To Hoang, the questions raised by her fieldwork require answers that no single discipline can address. Because much legal and economic scholarship today relies on large scale quantitative studies, Hoang says it often misses the influence of individuals. “What the social sciences can bring to the table,” she says, “is nuance and depth of data, and complexity, and bring real actors back to the story. What I’m trying to do is bring these fields into conversation with each other and think about how people, real human beings, shape these markets.”

One way Hoang plans to do that is by becoming a student again herself. In addition to her own teaching in Sociology (her courses this Fall include Social Theory and States, Markets, and Bodies), she is attending classes with professors in the Law School, Business School, and Economics Department to deepen her understanding of the technical legal and financial issues in her research. “Part of what I’m trying to do…is to really familiarize myself with and understand these concepts and then think about how people are using them in practice on the ground,” she says. “It’s a way for me to maintain that intellectual curiosity and excitement and energy. And I think that energy shapes how I come into the classroom."

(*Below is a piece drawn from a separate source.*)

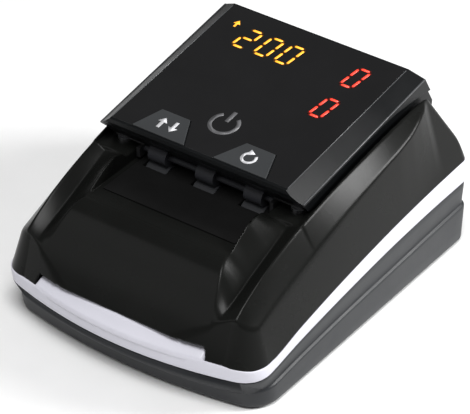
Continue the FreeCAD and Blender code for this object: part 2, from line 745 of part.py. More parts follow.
def on_lens(x, along, depth):
    """A point given across, up the slope of the lens, and above its face."""
    return LENS_CORNER + TILT.multVec(V(x, along, depth))


def lens_box(name, width, length, height, x, along, depth):
    obj = box(name, width, length, height, 0, 0, 0)
    corner = on_lens(x - obj.Length.Value / 2, along, depth)
    return place(obj, corner.x, corner.y, corner.z, TILT)


def lens_rod(name, radius, length, x, along, depth):
    base = on_lens(x, along, depth)
    return rod(name, radius, length, base.x, base.y, base.z, TILT)


SLOPE = math.tan(math.radians(d("lens_tilt")))
BEAD_FRONT, BEAD_SLOPE = 81.5, 0.156
SIDE_WALL = [(-30, 1.2), (40, 1.4), (70, 7.0), (90, 12.0)]


def head_section(y, hollow=False):
    """Right half of the head's cross-section: (x, z) points from the top down."""
    top = d("lens_height") + SLOPE * (y - d("lens_front"))
    bead = BEAD_FRONT + BEAD_SLOPE * (y + 25.0)
    if hollow:
        return [(47.0, top - 4.0), (d("head_body_half") - 2.0, bead - 2.6),
                (d("head_body_half") - 2.0, 70.0)]
    wall = between(SIDE_WALL, y)
    return [(d("lens_half") + 0.6, top), (d("head_half"), bead), (d("head_half"), bead - wall),
            (d("head_body_half"), bead - wall - 1.2), (d("head_body_half"), d("head_bottom"))]


def head_loft(hollow=False):
    wires = []
    for y in (-30, 40, 70, 90):
        right = [V(x, y, z) for x, z in head_section(y, hollow)]
        left = [V(-p.x, p.y, p.z) for p in reversed(right)]
        ring = right + left
        wires.append(Part.makePolygon(ring + [ring[0]]))
    return Part.makeLoft(wires, True, True)


def side_prism(points, reach):
    face = Part.Face(Part.makePolygon([V(-reach, y, z) for y, z in points + points[:1]]))
    return face.extrude(V(2 * reach, 0, 0))


HEAD_PROFILE = [(-27.9, 106), (-27.9, 84.2), (-26.4, 83.0), (-21.7, 72.9), (78.0, 72.9),
                (84.8, 75.3), (85.4, 79.5), (75.1, 97.1), (72.2, 102.0), (70.0, 106)]
HEAD_HOLLOW = [(-25.8, 106), (-25.8, 84.8), (-24.4, 82.4), (-19.6, 72.0), (-19.6, 70.0),
               (76.0, 70.0), (82.6, 74.0), (83.2, 79.2), (73.0, 96.2), (70.6, 99.0),
               (68.6, 106)]
head_outer = head_loft().common(side_prism(HEAD_PROFILE, 80))
head_inner = head_loft(True).common(side_prism(HEAD_HOLLOW, 80))
head_blank = free("head_blank", head_outer.cut(head_inner))

lens_pocket = lens_box("lens_pocket", "2 * dims.lens_half + 0.4", 99.4, 6.0, 0, 0.7,
                       -d("lens_thick"))
view_window = lens_box("view_window", 92.0, 90.0, 8.0, 0, 5.0, -8.0)

KEY_SIDES = {"left": -1, "right": 1}
KEY_OUTER, KEY_INNER = 38.2, 8.4          # front edge
KEY_BACK_OUTER, KEY_BACK_INNER = 32.4, 16.2
KEY_FRONT, KEY_BACK = 0.9, 16.9


def key_prism(side, grow, low, high):
    """A trapezoid key between two depths under the lens face, grown all round."""
    outline_points = [(KEY_OUTER + grow, KEY_FRONT), (KEY_INNER - grow, KEY_FRONT),
                      (KEY_BACK_INNER - grow, KEY_BACK + grow),
                      (KEY_BACK_OUTER + grow, KEY_BACK + grow)]
    ring = [on_lens(side * x, along, low) for x, along in outline_points]
    face = Part.Face(Part.makePolygon(ring + [ring[0]]))
    return face.extrude(TILT.multVec(V(0, 0, high - low)))


GUIDE_HALF = d("channel_half") - 0.8
GUIDE_LOW = 67.9
GUIDE_DEPTH = 5.2
guide_seat = box("guide_seat", 2 * GUIDE_HALF + 0.2, 4.0, GUIDE_DEPTH + 0.1, 0, -23.0, GUIDE_LOW)
POST_SPOTS = [(-47.6, 22.0), (47.6, 22.0), (-47.6, 84.0), (47.6, 84.0)]
BOARD_DEPTH = -9.0
spacers = [lens_rod("spacer_%d" % index, 2.2, 5.6, x, along, BOARD_DEPTH)
           for index, (x, along) in enumerate(POST_SPOTS)]
spacer_bores = [lens_rod("spacer_bore_%d" % index, 0.9, 4.5, x, along, BOARD_DEPTH - 0.5)
                for index, (x, along) in enumerate(POST_SPOTS)]
key_wells = [free("key_well_%s" % name, key_prism(side, d("key_gap"), -12.0, 4.0))
             for name, side in KEY_SIDES.items()]
roller_reliefs = [rod("roller_relief_%d" % index, 5.0, 11.4, x - 5.7, AXLES["front"],
                      pinch_level) for index, x in enumerate(ROLLER_PLACES)]
lug_notches = [box("lug_notch_%d" % side, LUG_OUTER - LUG_INNER + 1.4, 18.0, 12.0,
                   side * (LUG_INNER + LUG_OUTER) / 2, 71.0, 68.0) for side in (-1, 1)]
keep("head_shell", cut("head_shell", fuse("head_posted", [head_blank] + spacers),
                       [lens_pocket, view_window] + spacer_bores + key_wells
                       + roller_reliefs + lug_notches + [guide_seat]))

lens_blank = lens_box("lens_blank", "2 * dims.lens_half", "dims.lens_length - 0.6",
                      "dims.lens_thick", 0, 0.8, -d("lens_thick"))
lens_notches = [free("lens_notch_%s" % name, key_prism(side, d("key_gap"), -12.0, 4.0))
                for name, side in KEY_SIDES.items()]
lens_front_notches = [lens_box("lens_front_%s" % name, KEY_OUTER - KEY_INNER + 0.7, 1.4, 6.0,
                               side * (KEY_OUTER + KEY_INNER) / 2, 0.0, -4.0)
                      for name, side in KEY_SIDES.items()]
keep("display_lens", cut("display_lens", lens_blank, lens_notches + lens_front_notches))

for name, side in KEY_SIDES.items():
    cap = free("key_cap_%s" % name, key_prism(side, 0.0, -5.0, d("key_raise")))
    stem = lens_rod("key_stem_%s" % name, 1.6, 2.6, side * 23.3, 12.0, -7.4)
    keep(name + "_key", fuse(name + "_key", [cap, stem]))

board = lens_box("display_blank", 99.0, 86.0, "dims.board_thick", 0, 6.0,
                 BOARD_DEPTH - d("board_thick"))
board_drills = [lens_rod("display_drill_%d" % index, 0.9, 4.0, x, along, BOARD_DEPTH - 3)
                for index, (x, along) in enumerate(POST_SPOTS)]
keep("display_board", cut("display_board", board, board_drills))
display_screws = []
for index, (x, along) in enumerate(POST_SPOTS):
    under = BOARD_DEPTH - d("board_thick")
    pin = lens_rod("display_screw_pin_%d" % index, 0.9, 5.0, x, along, under)
    cap = lens_rod("display_screw_cap_%d" % index, 2.0, 1.3, x, along, under - 1.3)
    display_screws.append(fuse("display_screw_%d" % index, [pin, cap]))
keep("display_screws", group("display_screws", display_screws))
keep("key_switches", group("key_switches", [
    lens_rod("key_switch_%s" % name, 3.0, 0.7, side * 23.3, 12.0, BOARD_DEPTH)
    for name, side in KEY_SIDES.items()]))

MODULE_HEIGHT = 7.0
MODULES = {
    "currency_display": (37.6, 19.0, -17.6, 71.0),
    "count_display": (37.6, 19.0, 20.6, 71.0),
    "value_display": (50.3, 19.0, 14.2, 46.0),
    "arrow_lamp": (4.2, 4.2, -40.0, 85.2),
}
for name, (width, length, x, along) in MODULES.items():
    keep(name, lens_box(name, width, length, MODULE_HEIGHT, x, along, BOARD_DEPTH))
keep("power_touch_pad", lens_rod("power_touch_pad", 8.0, 7.0, 0.0, 26.4, BOARD_DEPTH))

# ---------------------------------------------------------------- guide under the head

guide_plate = box("guide_plate", 108.2, 98.0, 1.7, 0, -18.5, d("head_bottom") + 0.1)
guide_block = box("guide_block", 2 * GUIDE_HALF, 92.0, GUIDE_DEPTH, 0, -22.0, GUIDE_LOW)
guide_hollow = box("guide_hollow", 2 * GUIDE_HALF - 4.0, 80.0, 8.0, 0, -10.0, GUIDE_LOW + 1.8)
guide_mouth = box("guide_mouth", 2 * GUIDE_HALF - 4.0, 14.0, 12.0, 0, -24.0, 66.0)
guide_ears = lugs("guide_ear", LUG_OUTER + 0.5, LUG_OUTER + 3.5, d("lug_radius"),
                  d("head_bottom") + 0.1)
ear_bores = pair_of_rods("ear_bore", "dims.hinge_pin_radius + dims.running_gap",
                         LUG_OUTER, 56.0, d("hinge_at"), d("hinge_height"))
plate_notches = [box("plate_notch_%d" % side, LUG_OUTER - LUG_INNER + 0.9, 12.0, 12.0,
                     side * (LUG_INNER + LUG_OUTER - 0.3) / 2, 70.0, 66.0)
                 for side in (-1, 1)]
rear_windows = [box("rear_window_%d" % index, d("pinch_width") + 1.4, 12.0, 16.0, x,
                    AXLES["rear"] - 6.0, 64.0) for index, x in enumerate(ROLLER_PLACES)]
sensor_window = box("sensor_window", SENSOR_WIDTH + 0.4, SENSOR_LENGTH + 0.4, 12.0, 0,
                    SENSOR_Y - SENSOR_LENGTH / 2 - 0.2, 66.0)
pinch_bores = [rod("pinch_bore_" + name, "dims.pinch_shaft_radius + dims.running_gap", 90.0,
                   -45.0, y, pinch_level) for name, y in AXLES.items()]
keep("note_guide", cut("note_guide", fuse("guide_blank", [guide_plate, guide_block] + guide_ears),
                       [guide_hollow, guide_mouth, sensor_window] + plate_notches
                       + rear_windows + pinch_bores + ear_bores))
keep("upper_sensor_bar", box("upper_sensor_bar", SENSOR_WIDTH, SENSOR_LENGTH, 6.0, 0,
                             SENSOR_Y - SENSOR_LENGTH / 2, GUIDE_LOW + 0.1))
keep("latch_plates", group("latch_plates", posts("latch_plate", MAGNET_PLACES, 4.0, 72.6,
                                                 d("head_bottom") + 0.1)))

for name, y in AXLES.items():
    core = rod(name + "_pinch_core", "dims.pinch_shaft_radius", 2 * GUIDE_HALF - 1.0,
               -GUIDE_HALF + 0.5, y, pinch_level)
    tyres = [rod("%s_pinch_tyre_%d" % (name, index), "dims.pinch_radius", "dims.pinch_width",
                 x - d("pinch_width") / 2, y, pinch_level)
             for index, x in enumerate(ROLLER_PLACES)]
    keep(name + "_pinch_rollers", fuse(name + "_pinch_rollers", [core] + tyres))

# ---------------------------------------------------------------- checks and export

doc.recompute()
failed = [obj.Name for obj in doc.Objects if "Invalid" in obj.State or "Error" in obj.State]
if failed:
    raise RuntimeError("failed objects: " + ", ".join(failed))
for node, obj in parts.items():
    if obj.Shape.isNull() or not obj.Shape.isValid():
        raise RuntimeError("bad shape: " + node)

os.makedirs("parts", exist_ok=True)
for node, obj in parts.items():
    obj.Shape.exportStep("parts/%s.step" % node)
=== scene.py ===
import math

import bmesh
import bpy
import numpy as np
from mathutils import Matrix, Vector


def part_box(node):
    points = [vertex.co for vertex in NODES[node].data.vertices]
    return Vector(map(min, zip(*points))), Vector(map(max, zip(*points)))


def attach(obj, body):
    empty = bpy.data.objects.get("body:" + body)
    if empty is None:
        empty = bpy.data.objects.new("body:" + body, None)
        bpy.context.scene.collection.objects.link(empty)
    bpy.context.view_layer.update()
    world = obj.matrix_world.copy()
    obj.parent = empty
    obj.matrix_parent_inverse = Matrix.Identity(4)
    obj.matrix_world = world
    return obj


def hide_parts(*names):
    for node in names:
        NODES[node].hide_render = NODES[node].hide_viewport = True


# Counterfeit bill detector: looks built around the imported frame.
# Shapes are worked out in millimetres in the part's own frame, and made in metres.

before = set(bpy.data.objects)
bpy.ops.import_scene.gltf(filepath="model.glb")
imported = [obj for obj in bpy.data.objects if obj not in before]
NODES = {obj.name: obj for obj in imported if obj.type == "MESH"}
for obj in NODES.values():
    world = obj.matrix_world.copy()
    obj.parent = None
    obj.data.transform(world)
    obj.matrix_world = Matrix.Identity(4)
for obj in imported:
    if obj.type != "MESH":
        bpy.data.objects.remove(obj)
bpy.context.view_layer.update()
MM = 0.001


def mm_box(node):
    """A CAD node's lowest and highest corners, in millimetres."""
    low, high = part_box(node)
    return low / MM, high / MM


# ------------------------ curves

def curve(points):
    """A smooth curve through (position, value) points that doesn't overshoot them."""
    px = np.array([p[0] for p in points], float)
    pv = np.array([p[1] for p in points], float)
    step = np.diff(px)
    slope = np.diff(pv) / step
    tangent = np.zeros(len(px))
    tangent[0], tangent[-1] = slope[0], slope[-1]
    for i in range(1, len(px) - 1):
        if slope[i - 1] * slope[i] > 0:
            tangent[i] = 2 * slope[i - 1] * slope[i] / (slope[i - 1] + slope[i])

    def value(at):
        at = np.clip(np.asarray(at, float), px[0], px[-1])
        i = np.clip(np.searchsorted(px, at, side="right") - 1, 0, len(px) - 2)
        t = (at - px[i]) / step[i]
        h00 = (1 + 2 * t) * (1 - t) ** 2
        h10 = t * (1 - t) ** 2
        h01 = t * t * (3 - 2 * t)
        h11 = t * t * (t - 1)
        return (h00 * pv[i] + h10 * step[i] * tangent[i]
                + h01 * pv[i + 1] + h11 * step[i] * tangent[i + 1])

    return value


def smooth_step(low, high, at):
    """0 up to low and 1 from high on, with an even change between them."""
    t = np.clip((np.asarray(at, float) - low) / (high - low), 0.0, 1.0)
    return t * t * (3 - 2 * t)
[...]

As the Division builds new resources for collaboration among scholars and encourages interdisciplinary research, these and other faculty are helping shape new approaches to social scientific studies of law and the people who live with and define it. Hoang sees her experiences working with faculty across University departments and schools as just the beginning of pushing the boundaries of legal studies forward in the social sciences. 

“My dream is for UChicago to be the premiere institution that does work at the intersection of economy, law, and social sciences and humanities,” she says. “I think that’s very possible with the kinds of people we have on campus. That’s something that takes a number of people and ideas…a body of work done by different individuals in conversation with each other.”